Place dough in UNGREASED bowl, cover with a clean dish towel and let rise in warm, draft-free place for 25 minutes. (Note: dough will not double in size!)
Punch down dough and turn onto a lightly floured board.
Lightly shape dough into a rounded 12-inch long log.
Cut 12 equal-sized slices from the dough log. Push your thumb through the center of each slice to make a hole, and use your fingers to shape the dough around the hole into something that looks like a bagel.
Place on a lightly floured baking board and cover with a clean kitchen towel. Let rise in warm, draft free place for 20 minutes. (Note: dough will not double in size!)
While dough rises, fill a large shallow pan with water up to 2 inches in depth. Bring to boil, and stir in brown sugar.

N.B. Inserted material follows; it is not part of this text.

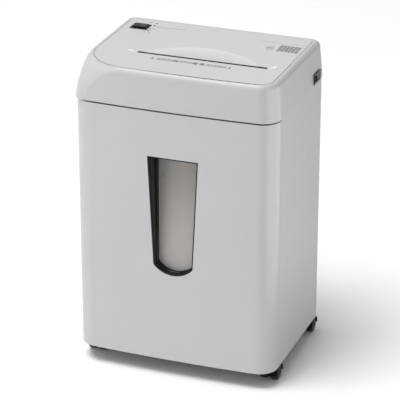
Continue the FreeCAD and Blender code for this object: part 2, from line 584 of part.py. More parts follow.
# rear power inlet
pi_body = shape_box(108, 103, 401, 134, YR + 0.0, 421).fuse(shape_box(104, YR, 397, 138, YR + 2.0, 425))
pi_body = pi_body.cut(shape_box(110, 106.5, 403.5, 132, YR + 3, 418.5))
for x in (115.0, 121.0, 127.0):
    pi_body = pi_body.fuse(shape_box(x - 1.0, 106.4, 409, x + 1.0, 120.0, 413))
feature("power_inlet", pi_body)


def screw(r_head, h_head, r_shank, l_shank):
    s = shape_cyl("y", 0, 0, 0, r_head, h_head).fuse(shape_cyl("y", 0, -l_shank, 0, r_shank, l_shank))
    return s.cut(shape_box(-r_head, h_head - 0.8, -0.5, r_head, h_head + 1, 0.5)).cut(shape_box(-0.5, h_head - 0.8, -r_head, 0.5, h_head + 1, r_head))


feature("back_screws", Part.makeCompound([move(screw(3.6, 1.8, 1.5, 6.0), x, YR, z) for x, z in BACK_SCREWS]))

# =============================================================== gear train


def gear_solid(m, z, face, phase, bore_r, add=1.0, back=0.10):
    """Involute spur gear about +X; phase is the angle of one tooth's centre."""
    rp = m * z / 2.0
    alpha = math.radians(20)
    rb = rp * math.cos(alpha)
    ra = rp + add * m
    rf = rp - 1.22 * m
    inv = math.tan(alpha) - alpha
    half_p = math.pi / (2 * z) - back * m / (2 * rp)

    def half_at(r):
        if r <= rb:
            return half_p + inv
        a = math.acos(rb / r)
        return half_p + inv - (math.tan(a) - a)

    start = max(rb, rf)
    radii = [start + (ra - start) * k / 5.0 for k in range(6)]
    pts = []
    for k in range(z):
        c = phase + 2 * math.pi * k / z
        flank = [(rf, half_at(start))] if rf < start - 1e-6 else []
        flank += [(r, half_at(r)) for r in radii]
        for r, h in flank:
            pts.append((r, c - h))
        for r, h in reversed(flank):
            pts.append((r, c + h))
    vec = [Vector(0, r * math.cos(a), r * math.sin(a)) for r, a in pts]
    vec.append(vec[0])
    s = Part.Face(Part.makePolygon(vec)).extrude(Vector(face, 0, 0))
    return s.cut(shape_cyl("x", -1, 0, 0, bore_r, face + 2))


def mesh_phase(z1, phase1, beta, z2):
    p1 = (z1 * (beta - phase1) / (2 * math.pi)) % 1.0
    return beta + math.pi - (2 * math.pi / z2) * (0.5 - p1)


FACE = S["gear_face"]
SR = S["shaft_radius"]
X_SYNC = -110.5
X_LOW = -123.0
X_HIGH = -135.5
ph_rear = math.radians(0.0)
ph_front = mesh_phase(Z_SYNC, ph_rear, math.pi, Z_SYNC)
ph_drive = math.radians(0.0)
ph_small = mesh_phase(Z_DRIVE, ph_drive, 0.0, Z_MID_SMALL)
ph_big = math.radians(4.0)
ph_motor = mesh_phase(Z_MID_BIG, ph_big, BETA, Z_MOTOR)


def cutter(lead, x_left):
    """Shaft with a row of cutting discs; the profile is turned about X."""
    pts = [(x_left, 0.0), (x_left, SR)]
    pts.append((X0 - 1.2, SR))
    x = X0 - 1.2
    pts.append((x, S["core_radius"]))
    for i in range(NDISC):
        a = X0 + PITCH * i + lead
        pts += [(a, S["core_radius"]), (a, S["disc_radius"]), (a + DW, S["disc_radius"]), (a + DW, S["core_radius"])]
    end = X0 + PITCH * NDISC + 1.2
    pts += [(end, S["core_radius"]), (end, SR), (XR1 + 3.0, SR), (XR1 + 3.0, 0.0)]
    clean = [pts[0]]
    for p in pts[1:]:
        if abs(p[0] - clean[-1][0]) + abs(p[1] - clean[-1][1]) > 1e-6:
            clean.append(p)
    vec = [Vector(px, py, 0) for px, py in clean]
    vec.append(vec[0])
    return Part.Face(Part.makePolygon(vec)).revolve(Vector(0, 0, 0), Vector(1, 0, 0), 360)


feature("cutter_rear", cutter(0.3, X_LOW - 3.0), (0, YRS, SZ))
feature("cutter_front", cutter(5.8, X_SYNC - 3.0), (0, YFS, SZ))
feature("sync_gear_rear", gear_solid(M_SYNC, Z_SYNC, FACE, ph_rear, SR), (X_SYNC, YRS, SZ))
feature("sync_gear_front", gear_solid(M_SYNC, Z_SYNC, FACE, ph_front, SR), (X_SYNC, YFS, SZ))
feature("drive_gear", gear_solid(M_LOW, Z_DRIVE, FACE, ph_drive, SR), (X_LOW, YRS, SZ))
small = move(gear_solid(M_LOW, Z_MID_SMALL, FACE, ph_small, 3.0 + S["run_clear"]), X_LOW)
big = move(gear_solid(M_HIGH, Z_MID_BIG, FACE, ph_big, 3.0 + S["run_clear"]), X_HIGH)
neck = shape_cyl("x", X_HIGH + FACE, 0, 0, 8.0, X_LOW - X_HIGH - FACE).cut(shape_cyl("x", X_HIGH, 0, 0, 3.0 + S["run_clear"], 30))
feature("intermediate_gear", small.fuse(big).fuse(neck).removeSplitter(), (0, MID_Y, MID_Z))
feature("motor_pinion", gear_solid(M_HIGH, Z_MOTOR, FACE, ph_motor, S["rotor_radius"], 0.85), (X_HIGH, MOT_Y, MOT_Z))
xf = XL1 + S["motor_long"] + 4.5
node(cyl("rotor_bar", "x", X_HIGH - 2.0, MOT_Y, MOT_Z, "rotor_radius", xf + 14.0 - (X_HIGH - 2.0)), "motor_shaft")
fan = shape_cyl("x", 0, 0, 0, 8.0, 11).cut(shape_cyl("x", -1, 0, 0, S["rotor_radius"], 20))
blade = Part.makeBox(10, 17.5, 1.4, Vector(0.5, 7.0, -0.7))
blades = []
for i in range(8):
    b = blade.copy()
    b.rotate(Vector(5.5, 12, 0), Vector(0, 1, 0), 28)
    b.rotate(Vector(0, 0, 0), Vector(1, 0, 0), i * 45)
    blades.append(b)
fan = fan.multiFuse(blades).cut(shape_cyl("x", -1, 0, 0, S["rotor_radius"], 20)).removeSplitter()
feature("motor_fan", fan, (xf, MOT_Y, MOT_Z))

flag = shape_cyl("x", -6.5, 0, 0, 1.5, 13.0)
lever = Part.Face(Part.makePolygon([Vector(-1.7, 2.2, 1.8), Vector(-1.7, 2.2, -1.8), Vector(-1.7, -9.0, -1.2), Vector(-1.7, -12.6, 0.0), Vector(-1.7, -12.4, 1.6), Vector(-1.7, -9.0, 1.6), Vector(-1.7, 2.2, 1.8)])).extrude(Vector(3.4, 0, 0))
feature("sensor_flag", flag.fuse(lever).removeSplitter(), (112.0, PVY, PVZ))

# ================================================================== drawer
front_top = SEAM - S["front_gap"]
c45 = math.cos(math.pi / 4)


def front_profile():
    out = bowed(HW, HW, YF, S["bow"], YR, S["corner_front"], S["corner_front"], 5, 5)
    inn = bowed(HW - WT, HW - WT, YF + WT, S["bow"], YR, S["corner_front"] - WT, S["corner_front"] - WT, 5, 5)
    res = []
    for es in (out, inn):
        for k in (7, 0, 1):
            e = es[k]
            a, b = e.ParameterRange
            p, q, r = e.valueAt(a), e.valueAt((a + b) / 2), e.valueAt(b)
            res.append(Part.Arc(p, q, r))
    yo = out[1].valueAt(out[1].ParameterRange[1]).y
    yi = inn[1].valueAt(inn[1].ParameterRange[1]).y
    yend = WRAP - 0.4
    for sx in (-1, 1):
        if abs(yo - yend) > 1e-6:
            res.append(line((sx * HW, yo), (sx * HW, yend)))
        res.append(line((sx * HW, yend), (sx * (HW - WT), yend)))
        if abs(yi - yend) > 1e-6:
            res.append(line((sx * (HW - WT), yend), (sx * (HW - WT), yi)))
    return res


WX, WTOP, WLOW = S["window_x"], S["window_top"], S["window_low"]


def window_outline(grow):
    """Tapered window with a straight top and a round bottom, as (x, z) pairs."""
    hw_top = 41.3 + grow
    hw_low = 32.4 + grow
    zt = WTOP + grow
    zl = WLOW + 25.0
    zb = WLOW - grow
    return [line((WX - hw_low, zl), (WX - hw_top, zt)), line((WX - hw_top, zt), (WX + hw_top, zt)),
            line((WX + hw_top, zt), (WX + hw_low, zl)),
            arc((WX + hw_low, zl), (WX, zb), (WX - hw_low, zl))]


def window_prism(grow, y0, y1):
    es = [g.toShape() for g in window_outline(grow)]
    f = Part.Face(Part.Wire(es))
    f.rotate(Vector(0, 0, 0), Vector(1, 0, 0), 90)
    f.translate(Vector(0, y0, 0))
    return f.extrude(Vector(0, y1 - y0, 0))


fp = new_body("front_panel")
pad(fp, "XY_Plane", "skirt_z", front_profile(), "seam_z - front_gap - skirt_z")
pocket(fp, "XZ_Plane", 140.0, window_outline(S["tray_wall"] + 0.25), 22.0)
pad(fp, "XZ_Plane", 110.4, rect(97, 442.5, 103, 450.5), 17.0)

# smoked recess tray: side walls, slanted pane and a flange behind the front
TW = S["tray_wall"]
y_face = YF - S["bow"] + 0.7


def wedge(extra):
    ya = y_face + S["tray_deep_top"] + extra
    yb2 = y_face + S["tray_deep_low"] + extra
    z0, z1 = WLOW - 20, WTOP + 20
    k = (ya - yb2) / (WTOP - WLOW)
    ylo = yb2 - 20 * k
    yhi = ya + 20 * k
    poly = Part.makePolygon([Vector(-100, -140, z0), Vector(-100, ylo, z0), Vector(-100, yhi, z1), Vector(-100, -140, z1), Vector(-100, -140, z0)])
    return Part.Face(poly).extrude(Vector(200, 0, 0))


tray = window_prism(TW, y_face, y_face + 60).common(wedge(TW)).cut(window_prism(0.0, y_face - 5, y_face + 60).common(wedge(0.0)))
flange = window_prism(TW + 8, YF - S["bow"] + WT + 0.75, YF - S["bow"] + WT + 2.75).cut(window_prism(TW - 0.5, -140, -60))
tray = tray.fuse(flange).removeSplitter()
feature("window_tray", tray)

BH, BF, BR = S["bin_half"], S["bin_front"], S["bin_rear"]
BW = S["bin_wall"]
bn = new_body("waste_bin")
pad(bn, "XY_Plane", "bin_floor", rect(-BH, BF, BH, BR, 18.0), "bin_top - bin_floor")
pad(bn, "XY_Plane", "bin_top - 2.5", rect(-S["rim_half"], -84.0, S["rim_half"], BR, 8.0), 2.5)
pocket(bn, "XY_Plane", "bin_top", rect(-BH + BW, BF + BW, BH - BW, BR - BW, 16.0), "bin_top - bin_floor - bin_wall")
pocket(bn, "XZ_Plane", -BF + 5, window_outline(TW + 8.6), 22.0)
feature("drawer_spacers", Part.makeCompound([shape_cyl("y", x, BF - 6.5, z, 6.0, 6.5) for x in (-110, 110) for z in (110, 400)]))

# ================================================================= casters
WR, WW, TR = S["wheel_radius"], S["wheel_wide"], S["caster_trail"]
gap = 4.3
yoke = shape_cyl("x", -3.9, TR, WR, 9.5, 7.8)
yoke = yoke.fuse(shape_box(-3.9, -4.0, WR + 5.0, 3.9, TR, 27.5))
hood = shape_cyl("x", -16.6, TR, WR, WR + 2.5, 33.2).cut(shape_cyl("x", -20, TR, WR, WR + 0.8, 40))
hood = hood.cut(shape_box(-30, -30, -5, 30, 40, WR - 1.0))
yoke = yoke.fuse(hood)
yoke = yoke.fuse(shape_cyl("z", 0, 0, 27.0, 7.0, 2.4))
yoke = yoke.fuse(shape_cyl("z", 0, 0, 20.0, S["stem_radius"], 22.5))
yoke = yoke.cut(shape_cyl("x", -20, TR, WR, WR + 0.8, 40).cut(shape_cyl("x", -3.9, TR, WR, 60, 7.8)))
axle = shape_cyl("x", -15.4, TR, WR, S["axle_radius"], 30.8)
yoke = yoke.fuse(axle).removeSplitter()
wheel = Part.Face(Part.makePolygon([Vector(0, 2.56, 0), Vector(0, 5.0, 0), Vector(0.6, 5.0, 0), Vector(0.6, 9.4, 0), Vector(0, 9.4, 0), Vector(0, WR - 1.2, 0), Vector(1.2, WR, 0),
                                    Vector(WW - 1.6, WR, 0), Vector(WW, WR - 1.6, 0), Vector(WW, 9.2, 0), Vector(WW - 1.0, 8.6, 0), Vector(WW - 1.0, 5.0, 0), Vector(WW, 4.4, 0), Vector(WW, 2.56, 0), Vector(0, 2.56, 0)])).revolve(Vector(0, 0, 0), Vector(1, 0, 0), 360)
mirror = wheel.mirror(Vector(0, 0, 0), Vector(1, 0, 0))
wheels = Part.makeCompound([move(wheel, gap, TR, WR), move(mirror, -gap, TR, WR)])
for name, x, y in CASTERS:
    feature("caster_yoke_" + name, yoke, (x, y, 0))
    feature("caster_wheels_" + name, wheels, (x, y, 0))

# ================================================================== export
doc.recompute()
for o in doc.Objects:
    bad = [s for s in o.State if s in ("Invalid", "Error")]
    if bad:
        raise RuntimeError("%s is %s" % (o.Label, bad))
total = 0
for label, obj in NODES:
    shp = obj.Shape
    if shp.isNull() or not shp.isValid() or shp.Volume <= 0:
        raise RuntimeError(label + ": bad shape")
    shp.exportStep("parts/%s.step" % label)
    total += 1
    b = shp.BoundBox
    print("%-26s solids %d vol %9.0f  x %.1f..%.1f y %.1f..%.1f z %.1f..%.1f" % (label, len(shp.Solids), shp.Volume, b.XMin, b.XMax, b.YMin, b.YMax, b.ZMin, b.ZMax))
print("nodes", total)
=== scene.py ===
import json
import math
import random

import bmesh
import bpy
import numpy as np
from mathutils import Euler, Matrix, Vector


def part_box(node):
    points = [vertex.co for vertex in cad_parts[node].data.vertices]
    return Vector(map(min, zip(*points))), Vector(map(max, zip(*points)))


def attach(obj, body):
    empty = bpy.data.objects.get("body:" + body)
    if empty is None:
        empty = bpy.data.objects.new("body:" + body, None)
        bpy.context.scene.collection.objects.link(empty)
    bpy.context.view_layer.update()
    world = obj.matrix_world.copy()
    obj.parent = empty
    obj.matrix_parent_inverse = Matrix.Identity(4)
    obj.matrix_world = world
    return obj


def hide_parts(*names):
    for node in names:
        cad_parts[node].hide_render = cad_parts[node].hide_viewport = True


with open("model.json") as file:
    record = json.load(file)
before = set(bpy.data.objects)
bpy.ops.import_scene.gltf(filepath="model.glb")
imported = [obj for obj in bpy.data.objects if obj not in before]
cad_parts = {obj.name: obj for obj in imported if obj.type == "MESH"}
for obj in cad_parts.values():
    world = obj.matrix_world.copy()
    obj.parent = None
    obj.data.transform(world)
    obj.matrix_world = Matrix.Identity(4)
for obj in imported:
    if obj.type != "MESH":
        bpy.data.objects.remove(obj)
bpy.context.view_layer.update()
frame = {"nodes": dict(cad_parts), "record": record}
REC = frame["record"]
BODY = {n: b for b, ns in REC["behaviour"]["bodies"].items() for n in ns}
SLOT = {s["node"]: s["material_slot"] for s in REC["subparts"]}
MM = 0.001


def box_mm(node):
    lo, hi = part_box(node)
    return [v / MM for v in lo], [v / MM for v in hi]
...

Also while dough rises, preheat oven to 375 F.
Lower heat on stove to a simmer, then add 3 bagels to water at a time. Simmer for 3 minutes, flip, and simmer for an additional 3 minutes.
Remove bagels from water with slotted spoon and place on a rack to cool.
Grease two cookie sheets or line with Silpat mat.
When all bagels have cooled for 5 minutes, transfer them to cookie sheets, keeping them around 1 inch apart.
Bake bagels at 375 F for 10 minutes.
While bagels bake, combine egg white and 1 tbsp. cold water in small bowl.
Remove bagels from oven and brush with egg white mixture. (Note: if you want to top your bagels with onion flakes, poppy seeds, garlic powder, Kosher salt or other goodies, now's the time.)
Return bagels to oven and bake an additional 20 minutes, until golden brown.
Remove bagels from oven and cool on wire rack.
Flavored bagels: Mix in your flavorings during step four. Some I’ve used with success are blueberries and strawberries, both chopped fresh ones and thawed from frozen (with most but not all of the juice drained out); homemade garlic powder; onion powder; caraway seed; and crumbled bacon.
Baked-on toppings: Add them in Step 12 after brushing with egg white. Some toppings — like minced onion and additional bacon crumbles — go from golden brown to burned rather quickly, so keep checking in the final few minutes and pull them out of the oven before they burn.